-- THE REQUEST --
Set down the lines from the one containing "at_bore(Part.Wire(arch).makePipeShell([section], True, False))" to the one containing "imported = [obj", both lines included, exactly as they stand and with no other lines.

-- Start of RECORDED INFORMATION --

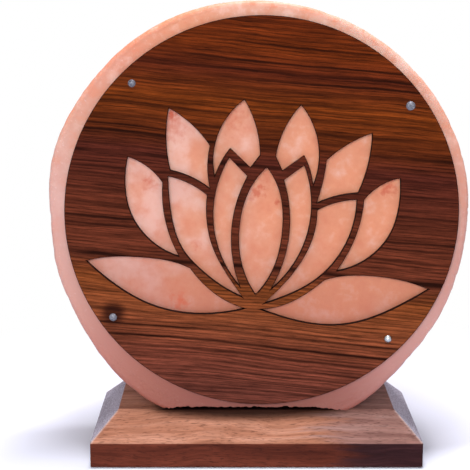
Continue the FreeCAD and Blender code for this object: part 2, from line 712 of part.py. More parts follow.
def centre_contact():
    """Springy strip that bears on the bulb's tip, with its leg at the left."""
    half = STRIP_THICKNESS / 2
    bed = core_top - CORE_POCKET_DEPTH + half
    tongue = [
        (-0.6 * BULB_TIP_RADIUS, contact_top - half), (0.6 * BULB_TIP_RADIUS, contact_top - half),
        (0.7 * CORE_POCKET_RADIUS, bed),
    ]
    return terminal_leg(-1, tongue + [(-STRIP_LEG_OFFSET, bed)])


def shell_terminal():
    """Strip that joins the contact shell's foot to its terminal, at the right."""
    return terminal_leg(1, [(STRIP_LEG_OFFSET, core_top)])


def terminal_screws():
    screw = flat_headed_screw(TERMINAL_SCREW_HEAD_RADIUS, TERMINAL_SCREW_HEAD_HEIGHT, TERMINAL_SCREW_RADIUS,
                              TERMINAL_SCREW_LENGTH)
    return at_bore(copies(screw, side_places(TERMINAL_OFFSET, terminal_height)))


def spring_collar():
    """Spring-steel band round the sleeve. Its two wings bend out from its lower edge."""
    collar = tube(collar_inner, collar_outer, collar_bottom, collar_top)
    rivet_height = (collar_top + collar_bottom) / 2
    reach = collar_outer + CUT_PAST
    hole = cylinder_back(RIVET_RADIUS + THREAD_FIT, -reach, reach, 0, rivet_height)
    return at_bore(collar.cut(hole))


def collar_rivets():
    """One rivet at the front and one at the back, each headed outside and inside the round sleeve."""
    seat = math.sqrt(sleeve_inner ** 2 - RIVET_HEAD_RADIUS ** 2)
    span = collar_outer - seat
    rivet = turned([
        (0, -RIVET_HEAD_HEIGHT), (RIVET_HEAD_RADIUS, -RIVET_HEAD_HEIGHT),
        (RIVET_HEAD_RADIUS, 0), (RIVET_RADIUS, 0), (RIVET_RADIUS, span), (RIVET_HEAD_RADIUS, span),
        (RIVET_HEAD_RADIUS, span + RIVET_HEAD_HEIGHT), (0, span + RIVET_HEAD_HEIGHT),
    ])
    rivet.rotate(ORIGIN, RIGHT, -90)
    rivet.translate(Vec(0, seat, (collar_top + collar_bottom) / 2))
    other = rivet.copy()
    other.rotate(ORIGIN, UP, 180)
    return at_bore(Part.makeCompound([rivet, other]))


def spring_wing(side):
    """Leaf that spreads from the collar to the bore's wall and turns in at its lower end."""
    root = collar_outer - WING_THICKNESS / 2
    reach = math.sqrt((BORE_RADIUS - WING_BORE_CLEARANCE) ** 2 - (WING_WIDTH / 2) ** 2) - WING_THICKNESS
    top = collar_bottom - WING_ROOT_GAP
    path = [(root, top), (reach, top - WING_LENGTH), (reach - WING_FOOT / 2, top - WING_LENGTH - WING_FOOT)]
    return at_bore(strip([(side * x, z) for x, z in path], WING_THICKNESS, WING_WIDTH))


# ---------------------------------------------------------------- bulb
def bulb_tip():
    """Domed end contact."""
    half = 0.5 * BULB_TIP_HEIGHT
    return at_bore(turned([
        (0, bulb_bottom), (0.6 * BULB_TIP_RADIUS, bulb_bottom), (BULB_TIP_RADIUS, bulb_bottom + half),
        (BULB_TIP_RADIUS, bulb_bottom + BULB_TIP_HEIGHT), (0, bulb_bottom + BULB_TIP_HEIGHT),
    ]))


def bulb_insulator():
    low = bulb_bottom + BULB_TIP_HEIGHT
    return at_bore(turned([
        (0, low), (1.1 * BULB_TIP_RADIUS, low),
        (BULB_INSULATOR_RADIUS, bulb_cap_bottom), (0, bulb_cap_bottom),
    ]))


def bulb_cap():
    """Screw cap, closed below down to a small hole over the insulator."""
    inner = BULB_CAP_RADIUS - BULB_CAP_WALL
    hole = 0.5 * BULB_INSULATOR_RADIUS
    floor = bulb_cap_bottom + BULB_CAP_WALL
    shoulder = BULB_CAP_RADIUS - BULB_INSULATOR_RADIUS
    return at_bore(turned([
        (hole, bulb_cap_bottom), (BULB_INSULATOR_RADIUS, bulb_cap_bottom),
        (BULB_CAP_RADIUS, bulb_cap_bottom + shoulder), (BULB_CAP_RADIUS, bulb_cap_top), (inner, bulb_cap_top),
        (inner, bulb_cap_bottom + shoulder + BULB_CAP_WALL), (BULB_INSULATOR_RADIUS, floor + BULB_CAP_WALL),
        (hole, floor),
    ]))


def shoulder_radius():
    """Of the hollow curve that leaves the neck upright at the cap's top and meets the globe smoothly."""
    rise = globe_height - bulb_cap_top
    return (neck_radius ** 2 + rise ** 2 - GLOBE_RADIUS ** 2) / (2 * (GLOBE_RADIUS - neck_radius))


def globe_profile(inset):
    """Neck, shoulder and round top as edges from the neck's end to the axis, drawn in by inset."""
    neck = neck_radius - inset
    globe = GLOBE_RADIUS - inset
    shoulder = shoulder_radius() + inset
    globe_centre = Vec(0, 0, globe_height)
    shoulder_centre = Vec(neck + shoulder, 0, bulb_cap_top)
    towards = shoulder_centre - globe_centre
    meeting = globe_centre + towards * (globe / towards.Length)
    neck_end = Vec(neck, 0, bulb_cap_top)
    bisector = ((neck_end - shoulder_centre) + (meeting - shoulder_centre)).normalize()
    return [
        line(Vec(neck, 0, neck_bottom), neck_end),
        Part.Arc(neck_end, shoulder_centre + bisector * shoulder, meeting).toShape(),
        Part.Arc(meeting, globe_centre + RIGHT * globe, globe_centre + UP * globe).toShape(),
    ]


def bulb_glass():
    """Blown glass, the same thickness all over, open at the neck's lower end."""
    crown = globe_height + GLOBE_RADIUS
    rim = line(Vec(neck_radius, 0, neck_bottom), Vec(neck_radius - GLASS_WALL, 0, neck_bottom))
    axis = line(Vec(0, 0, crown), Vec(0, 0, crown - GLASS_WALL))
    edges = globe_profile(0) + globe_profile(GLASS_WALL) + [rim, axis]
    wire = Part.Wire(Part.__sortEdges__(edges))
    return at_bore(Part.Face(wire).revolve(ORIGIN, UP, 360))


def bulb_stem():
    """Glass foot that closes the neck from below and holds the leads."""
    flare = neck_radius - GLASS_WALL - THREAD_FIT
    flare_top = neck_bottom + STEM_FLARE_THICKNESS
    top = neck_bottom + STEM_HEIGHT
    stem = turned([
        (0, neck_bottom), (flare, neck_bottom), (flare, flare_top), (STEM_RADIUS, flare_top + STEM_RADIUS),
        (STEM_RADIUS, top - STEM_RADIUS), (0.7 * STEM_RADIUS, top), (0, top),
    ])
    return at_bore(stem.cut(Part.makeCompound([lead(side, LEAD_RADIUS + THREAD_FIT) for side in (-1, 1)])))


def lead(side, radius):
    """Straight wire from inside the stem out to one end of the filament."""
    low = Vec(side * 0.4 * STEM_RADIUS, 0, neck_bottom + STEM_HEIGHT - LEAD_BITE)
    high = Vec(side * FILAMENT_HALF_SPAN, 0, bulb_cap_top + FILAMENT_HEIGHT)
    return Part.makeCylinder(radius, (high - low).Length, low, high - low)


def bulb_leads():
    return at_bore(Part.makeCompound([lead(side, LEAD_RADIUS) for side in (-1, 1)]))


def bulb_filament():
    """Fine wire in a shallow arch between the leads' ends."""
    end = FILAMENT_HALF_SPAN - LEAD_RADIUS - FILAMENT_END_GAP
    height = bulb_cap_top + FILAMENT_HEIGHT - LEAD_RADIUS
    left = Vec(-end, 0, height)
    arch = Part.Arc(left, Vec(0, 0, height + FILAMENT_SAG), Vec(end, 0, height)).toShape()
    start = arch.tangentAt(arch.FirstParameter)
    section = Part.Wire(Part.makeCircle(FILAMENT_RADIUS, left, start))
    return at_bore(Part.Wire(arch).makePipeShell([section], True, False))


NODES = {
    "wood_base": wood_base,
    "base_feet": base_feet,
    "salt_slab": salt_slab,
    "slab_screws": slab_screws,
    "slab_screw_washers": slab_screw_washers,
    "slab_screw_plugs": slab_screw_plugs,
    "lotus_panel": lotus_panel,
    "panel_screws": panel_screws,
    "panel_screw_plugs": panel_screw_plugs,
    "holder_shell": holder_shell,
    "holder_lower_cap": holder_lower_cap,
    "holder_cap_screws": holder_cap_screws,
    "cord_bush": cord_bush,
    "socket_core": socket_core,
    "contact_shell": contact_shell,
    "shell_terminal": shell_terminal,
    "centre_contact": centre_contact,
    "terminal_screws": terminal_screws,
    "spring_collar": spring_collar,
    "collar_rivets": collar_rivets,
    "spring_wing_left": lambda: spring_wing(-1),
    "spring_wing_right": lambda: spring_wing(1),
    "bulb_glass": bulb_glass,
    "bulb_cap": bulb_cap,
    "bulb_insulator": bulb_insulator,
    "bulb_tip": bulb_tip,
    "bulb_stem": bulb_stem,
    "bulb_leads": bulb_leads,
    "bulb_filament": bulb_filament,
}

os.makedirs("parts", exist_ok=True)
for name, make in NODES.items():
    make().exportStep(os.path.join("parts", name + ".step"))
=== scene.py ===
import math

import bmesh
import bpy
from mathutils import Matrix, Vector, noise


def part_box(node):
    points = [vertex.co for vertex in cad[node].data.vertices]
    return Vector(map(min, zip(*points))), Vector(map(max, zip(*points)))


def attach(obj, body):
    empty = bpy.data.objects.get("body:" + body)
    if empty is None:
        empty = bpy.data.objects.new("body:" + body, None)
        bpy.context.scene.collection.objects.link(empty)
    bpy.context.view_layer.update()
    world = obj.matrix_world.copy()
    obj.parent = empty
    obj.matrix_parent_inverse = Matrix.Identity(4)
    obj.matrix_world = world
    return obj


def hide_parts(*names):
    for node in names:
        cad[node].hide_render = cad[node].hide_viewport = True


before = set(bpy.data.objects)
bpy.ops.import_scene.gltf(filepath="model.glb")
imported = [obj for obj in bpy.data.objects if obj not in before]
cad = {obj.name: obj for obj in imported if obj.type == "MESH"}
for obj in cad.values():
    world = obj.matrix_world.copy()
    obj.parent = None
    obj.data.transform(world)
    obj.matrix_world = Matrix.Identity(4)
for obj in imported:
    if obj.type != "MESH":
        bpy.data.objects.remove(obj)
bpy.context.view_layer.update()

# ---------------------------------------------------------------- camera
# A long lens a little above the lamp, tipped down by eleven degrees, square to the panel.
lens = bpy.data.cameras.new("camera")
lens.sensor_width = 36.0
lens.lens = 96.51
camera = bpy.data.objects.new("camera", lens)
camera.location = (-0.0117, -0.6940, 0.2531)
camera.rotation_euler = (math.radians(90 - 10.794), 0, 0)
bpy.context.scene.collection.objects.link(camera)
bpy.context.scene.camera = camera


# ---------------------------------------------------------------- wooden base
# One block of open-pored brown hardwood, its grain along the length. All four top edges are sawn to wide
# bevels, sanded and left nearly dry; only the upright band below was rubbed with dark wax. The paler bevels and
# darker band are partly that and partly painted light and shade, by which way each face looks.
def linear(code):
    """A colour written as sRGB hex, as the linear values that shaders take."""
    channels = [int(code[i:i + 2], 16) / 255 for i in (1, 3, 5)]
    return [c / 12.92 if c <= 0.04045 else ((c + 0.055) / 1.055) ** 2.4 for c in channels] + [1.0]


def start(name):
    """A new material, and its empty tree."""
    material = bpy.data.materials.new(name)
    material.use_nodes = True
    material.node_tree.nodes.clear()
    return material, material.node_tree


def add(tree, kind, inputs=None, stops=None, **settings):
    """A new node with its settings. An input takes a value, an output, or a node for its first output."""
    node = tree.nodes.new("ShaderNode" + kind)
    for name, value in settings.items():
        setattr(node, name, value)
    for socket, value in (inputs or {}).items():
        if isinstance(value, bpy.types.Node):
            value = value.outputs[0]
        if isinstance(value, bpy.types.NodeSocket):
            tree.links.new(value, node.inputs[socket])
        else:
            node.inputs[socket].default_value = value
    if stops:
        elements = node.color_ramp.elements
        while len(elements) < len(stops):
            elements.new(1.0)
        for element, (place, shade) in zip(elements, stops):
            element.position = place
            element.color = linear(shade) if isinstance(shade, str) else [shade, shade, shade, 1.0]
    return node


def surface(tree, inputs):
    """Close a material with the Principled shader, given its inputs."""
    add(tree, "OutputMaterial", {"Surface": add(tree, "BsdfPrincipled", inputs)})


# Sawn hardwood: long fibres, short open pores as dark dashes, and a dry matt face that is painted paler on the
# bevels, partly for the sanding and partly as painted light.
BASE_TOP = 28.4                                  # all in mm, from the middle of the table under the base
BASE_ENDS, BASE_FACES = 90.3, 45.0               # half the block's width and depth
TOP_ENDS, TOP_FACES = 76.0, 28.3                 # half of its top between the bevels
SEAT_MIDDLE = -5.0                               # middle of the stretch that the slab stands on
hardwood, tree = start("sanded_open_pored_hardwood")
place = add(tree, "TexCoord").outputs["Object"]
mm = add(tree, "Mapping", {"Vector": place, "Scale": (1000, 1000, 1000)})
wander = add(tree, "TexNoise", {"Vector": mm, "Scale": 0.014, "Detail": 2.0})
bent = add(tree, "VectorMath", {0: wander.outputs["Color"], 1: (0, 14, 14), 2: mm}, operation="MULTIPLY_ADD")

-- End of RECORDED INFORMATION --

-- THE RESULT --
    return at_bore(Part.Wire(arch).makePipeShell([section], True, False))


NODES = {
    "wood_base": wood_base,
    "base_feet": base_feet,
    "salt_slab": salt_slab,
    "slab_screws": slab_screws,
    "slab_screw_washers": slab_screw_washers,
    "slab_screw_plugs": slab_screw_plugs,
    "lotus_panel": lotus_panel,
    "panel_screws": panel_screws,
    "panel_screw_plugs": panel_screw_plugs,
    "holder_shell": holder_shell,
    "holder_lower_cap": holder_lower_cap,
    "holder_cap_screws": holder_cap_screws,
    "cord_bush": cord_bush,
    "socket_core": socket_core,
    "contact_shell": contact_shell,
    "shell_terminal": shell_terminal,
    "centre_contact": centre_contact,
    "terminal_screws": terminal_screws,
    "spring_collar": spring_collar,
    "collar_rivets": collar_rivets,
    "spring_wing_left": lambda: spring_wing(-1),
    "spring_wing_right": lambda: spring_wing(1),
    "bulb_glass": bulb_glass,
    "bulb_cap": bulb_cap,
    "bulb_insulator": bulb_insulator,
    "bulb_tip": bulb_tip,
    "bulb_stem": bulb_stem,
    "bulb_leads": bulb_leads,
    "bulb_filament": bulb_filament,
}

os.makedirs("parts", exist_ok=True)
for name, make in NODES.items():
    make().exportStep(os.path.join("parts", name + ".step"))
=== scene.py ===
import math

import bmesh
import bpy
from mathutils import Matrix, Vector, noise


def part_box(node):
    points = [vertex.co for vertex in cad[node].data.vertices]
    return Vector(map(min, zip(*points))), Vector(map(max, zip(*points)))


def attach(obj, body):
    empty = bpy.data.objects.get("body:" + body)
    if empty is None:
        empty = bpy.data.objects.new("body:" + body, None)
        bpy.context.scene.collection.objects.link(empty)
    bpy.context.view_layer.update()
    world = obj.matrix_world.copy()
    obj.parent = empty
    obj.matrix_parent_inverse = Matrix.Identity(4)
    obj.matrix_world = world
    return obj


def hide_parts(*names):
    for node in names:
        cad[node].hide_render = cad[node].hide_viewport = True


before = set(bpy.data.objects)
bpy.ops.import_scene.gltf(filepath="model.glb")
imported = [obj for obj in bpy.data.objects if obj not in before]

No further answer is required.